The Undergraduate Council has, through no fault of its own, a pitifully weak mandate. The College has not granted the council enough power to make it more than the bickering, glorified dance committee that it presently is. Its ex officio memberships in College committees are strictly advisory, yet the ridiculous scandals and vicious counter-accu-sations that dominate council politics undermine any credibility any-way. The ineffectual, non-binding resolutions that the council passes on any issue of consequence--like ROTC, the structure of the College, or the search for the new dean--come across as bloated, bombastic and ineffectual squeals. Moreover, the council's process of arriving at these resolutions--chock full of ridiculous scandals and vituperative counter-accusations--serve only to lessen the credibility and gravity of its formal statements.

Because of its trivial role in real matters, the council is left to issues which can only be described as insignificantly autoerotic, at least from the viewpoint of the common undergraduate: constitutional reform (but who cares?), member expulsions and the provision of circuses. These are the issues that sustain the council and give it life, like pumping stale sugar water into a half-dead body to keep it alive.

The dearth of unambiguously competent people in on the council was made painfully obvious in the council's recent presidential debates. The candidates, having dispensed with an opening volley of bizarre accusations about constitutional reform vote stuffing, delved right into pandering to provide more circuses for the masses. Candidates jockeyed to promise the greatest thrills: Harvard-wide formals, a battle of the bands, a raft race and presidential favorite Randy Fine, in a vaguelyphrased "The 'Stones are Coming" tone, promised "a major musical act." It is clear that aside from our love of raft races and the Rolling Stones, the council has no directly relevant link to the undergraduate populace. In fact, earlier this year Liston lost to write-in candidate Pathik P. Patel '97 in his own House election and only regained his seat after Patel was kicked off the council for poor attendance. Perhaps that's why less than 20 percent of all undergraduates bother to vote in council elections. They're simply not worth it.

One can't help but get the sense that council members are spawned in a culture of backstabbing and almost surreal stupidity. President Liston, in an attempt to qualify himself during campaign, boasted that the Committee on Undergraduate Education (CUE) Guide's average difficulty level of his spring term courses would be 2.1. It seems odd that "I'm not doing any work in class" has become a selling point for public office. Further, the efforts to establish a more direct link to students--like Liston's murder of a small forest and salesman-like visitations to every undergraduate room on campus to deliver a position paper--sound more like harassment than real progress.

We implore President Liston to add these two points to his agenda in the coming year: First, clean up your act. Make your presidency answerable to your predecessor's "No Scandal Guarantee." Gain some legitimacy in the eyes of your constituents so that maybe you can do more than throw dances and squeak at meetings of the Committee on House Life.

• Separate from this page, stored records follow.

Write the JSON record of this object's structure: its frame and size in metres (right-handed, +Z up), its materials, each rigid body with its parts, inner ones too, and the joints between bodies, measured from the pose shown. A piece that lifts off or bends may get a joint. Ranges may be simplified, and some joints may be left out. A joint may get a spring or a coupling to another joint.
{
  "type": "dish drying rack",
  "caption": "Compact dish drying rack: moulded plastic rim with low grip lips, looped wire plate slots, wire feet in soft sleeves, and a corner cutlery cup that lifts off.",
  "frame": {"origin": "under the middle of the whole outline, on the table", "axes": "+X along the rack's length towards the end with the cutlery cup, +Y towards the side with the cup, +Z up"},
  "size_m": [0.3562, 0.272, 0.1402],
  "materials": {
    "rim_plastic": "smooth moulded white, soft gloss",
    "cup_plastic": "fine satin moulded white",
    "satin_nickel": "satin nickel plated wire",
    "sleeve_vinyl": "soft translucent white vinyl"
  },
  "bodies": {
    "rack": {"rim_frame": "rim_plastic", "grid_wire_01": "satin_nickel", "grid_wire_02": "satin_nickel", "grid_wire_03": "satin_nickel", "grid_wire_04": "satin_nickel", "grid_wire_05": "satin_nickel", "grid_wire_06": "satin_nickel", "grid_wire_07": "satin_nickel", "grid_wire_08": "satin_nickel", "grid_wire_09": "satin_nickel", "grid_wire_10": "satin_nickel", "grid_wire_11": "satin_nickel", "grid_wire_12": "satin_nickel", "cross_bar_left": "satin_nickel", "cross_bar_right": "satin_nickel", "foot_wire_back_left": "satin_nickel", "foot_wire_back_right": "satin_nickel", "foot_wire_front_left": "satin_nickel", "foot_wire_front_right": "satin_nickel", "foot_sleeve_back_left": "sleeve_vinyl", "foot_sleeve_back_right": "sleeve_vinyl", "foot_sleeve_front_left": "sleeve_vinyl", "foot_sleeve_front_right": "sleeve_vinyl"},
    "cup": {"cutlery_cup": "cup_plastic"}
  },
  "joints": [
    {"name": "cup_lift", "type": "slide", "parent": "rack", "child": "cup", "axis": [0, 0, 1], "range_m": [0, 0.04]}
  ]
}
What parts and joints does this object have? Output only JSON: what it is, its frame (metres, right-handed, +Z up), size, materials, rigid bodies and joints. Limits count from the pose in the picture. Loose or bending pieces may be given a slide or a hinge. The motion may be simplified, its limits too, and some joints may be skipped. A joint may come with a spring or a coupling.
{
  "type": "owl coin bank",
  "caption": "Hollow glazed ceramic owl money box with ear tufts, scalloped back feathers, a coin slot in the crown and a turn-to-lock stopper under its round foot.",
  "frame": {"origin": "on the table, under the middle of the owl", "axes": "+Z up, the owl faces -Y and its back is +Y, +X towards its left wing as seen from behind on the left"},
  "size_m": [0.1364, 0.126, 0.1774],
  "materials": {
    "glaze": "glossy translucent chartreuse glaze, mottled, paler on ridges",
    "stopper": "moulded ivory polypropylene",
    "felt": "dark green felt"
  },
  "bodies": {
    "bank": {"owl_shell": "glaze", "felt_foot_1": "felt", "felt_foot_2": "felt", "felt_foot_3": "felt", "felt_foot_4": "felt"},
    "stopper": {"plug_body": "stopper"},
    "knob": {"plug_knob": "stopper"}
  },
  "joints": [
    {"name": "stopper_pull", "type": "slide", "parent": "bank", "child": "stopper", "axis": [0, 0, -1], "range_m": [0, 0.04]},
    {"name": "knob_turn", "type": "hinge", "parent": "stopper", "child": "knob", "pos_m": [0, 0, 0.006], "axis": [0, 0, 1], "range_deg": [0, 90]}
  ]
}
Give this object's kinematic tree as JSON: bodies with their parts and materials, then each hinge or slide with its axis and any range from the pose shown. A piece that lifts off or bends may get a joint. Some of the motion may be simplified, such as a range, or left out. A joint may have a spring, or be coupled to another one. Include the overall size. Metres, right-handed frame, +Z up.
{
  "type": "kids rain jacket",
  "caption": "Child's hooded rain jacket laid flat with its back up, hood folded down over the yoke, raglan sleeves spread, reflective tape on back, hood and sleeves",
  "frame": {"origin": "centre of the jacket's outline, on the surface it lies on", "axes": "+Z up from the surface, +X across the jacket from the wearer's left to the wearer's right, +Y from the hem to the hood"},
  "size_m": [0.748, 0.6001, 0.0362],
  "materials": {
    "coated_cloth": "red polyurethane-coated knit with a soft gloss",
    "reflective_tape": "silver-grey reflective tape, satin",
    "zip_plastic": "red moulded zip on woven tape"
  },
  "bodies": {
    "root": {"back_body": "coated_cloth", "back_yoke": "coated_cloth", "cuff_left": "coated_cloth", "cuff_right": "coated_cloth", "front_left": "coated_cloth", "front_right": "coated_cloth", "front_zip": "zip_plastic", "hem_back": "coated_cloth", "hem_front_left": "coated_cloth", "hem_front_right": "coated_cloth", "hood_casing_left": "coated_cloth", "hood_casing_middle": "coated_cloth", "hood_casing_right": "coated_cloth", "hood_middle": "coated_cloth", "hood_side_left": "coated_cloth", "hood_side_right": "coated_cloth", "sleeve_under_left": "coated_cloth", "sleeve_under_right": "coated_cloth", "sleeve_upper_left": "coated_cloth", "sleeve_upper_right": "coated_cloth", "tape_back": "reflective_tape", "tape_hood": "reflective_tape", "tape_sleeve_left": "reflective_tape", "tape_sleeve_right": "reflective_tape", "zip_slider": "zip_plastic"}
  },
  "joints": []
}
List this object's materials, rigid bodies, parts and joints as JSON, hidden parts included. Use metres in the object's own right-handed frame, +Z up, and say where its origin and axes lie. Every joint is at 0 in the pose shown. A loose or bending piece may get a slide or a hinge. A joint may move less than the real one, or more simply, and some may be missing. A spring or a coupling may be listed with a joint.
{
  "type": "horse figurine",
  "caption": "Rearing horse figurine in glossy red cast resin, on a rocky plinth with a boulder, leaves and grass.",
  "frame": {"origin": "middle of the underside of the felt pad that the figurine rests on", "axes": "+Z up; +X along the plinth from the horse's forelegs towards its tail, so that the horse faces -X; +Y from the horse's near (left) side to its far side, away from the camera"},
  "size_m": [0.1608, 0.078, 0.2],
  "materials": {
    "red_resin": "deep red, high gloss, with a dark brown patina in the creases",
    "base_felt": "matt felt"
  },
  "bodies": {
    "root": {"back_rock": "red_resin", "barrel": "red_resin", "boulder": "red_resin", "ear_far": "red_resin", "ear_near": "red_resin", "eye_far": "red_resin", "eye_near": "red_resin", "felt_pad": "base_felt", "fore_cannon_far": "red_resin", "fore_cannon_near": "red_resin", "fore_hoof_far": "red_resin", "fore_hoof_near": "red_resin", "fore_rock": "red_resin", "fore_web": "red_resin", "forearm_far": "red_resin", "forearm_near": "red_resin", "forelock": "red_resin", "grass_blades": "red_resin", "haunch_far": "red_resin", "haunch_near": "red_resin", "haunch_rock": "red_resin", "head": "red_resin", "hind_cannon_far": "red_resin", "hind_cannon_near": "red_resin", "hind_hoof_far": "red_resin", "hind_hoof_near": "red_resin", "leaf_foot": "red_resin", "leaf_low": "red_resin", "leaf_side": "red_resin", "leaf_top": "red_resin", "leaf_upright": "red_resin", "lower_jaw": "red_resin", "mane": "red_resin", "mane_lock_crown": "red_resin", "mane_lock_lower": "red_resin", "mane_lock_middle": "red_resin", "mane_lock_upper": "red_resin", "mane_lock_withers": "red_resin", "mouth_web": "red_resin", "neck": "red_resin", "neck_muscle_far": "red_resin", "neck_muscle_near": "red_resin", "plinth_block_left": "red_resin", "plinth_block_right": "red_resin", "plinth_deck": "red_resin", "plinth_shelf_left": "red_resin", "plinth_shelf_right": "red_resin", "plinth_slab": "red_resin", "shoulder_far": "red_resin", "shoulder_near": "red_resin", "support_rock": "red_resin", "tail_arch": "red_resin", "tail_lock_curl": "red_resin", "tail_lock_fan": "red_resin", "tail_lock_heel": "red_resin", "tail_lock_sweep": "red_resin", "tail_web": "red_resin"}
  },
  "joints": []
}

Second, when or if you've finally gained some respect for the council, negotiate with the College for small chunks of greater authority and real power. Take our student government on the road to fulfilling the true meaning of its name. Give it some real responsibility and an audible, authoritative voice in College affairs.

This is where a revolution might happen. Power flows into an organization; it breathes new life into the structure and enlarges the group of people who care for what goes on in it. The institution by necessity becomes more responsible to its constituency, perhaps one day turning into a real student government.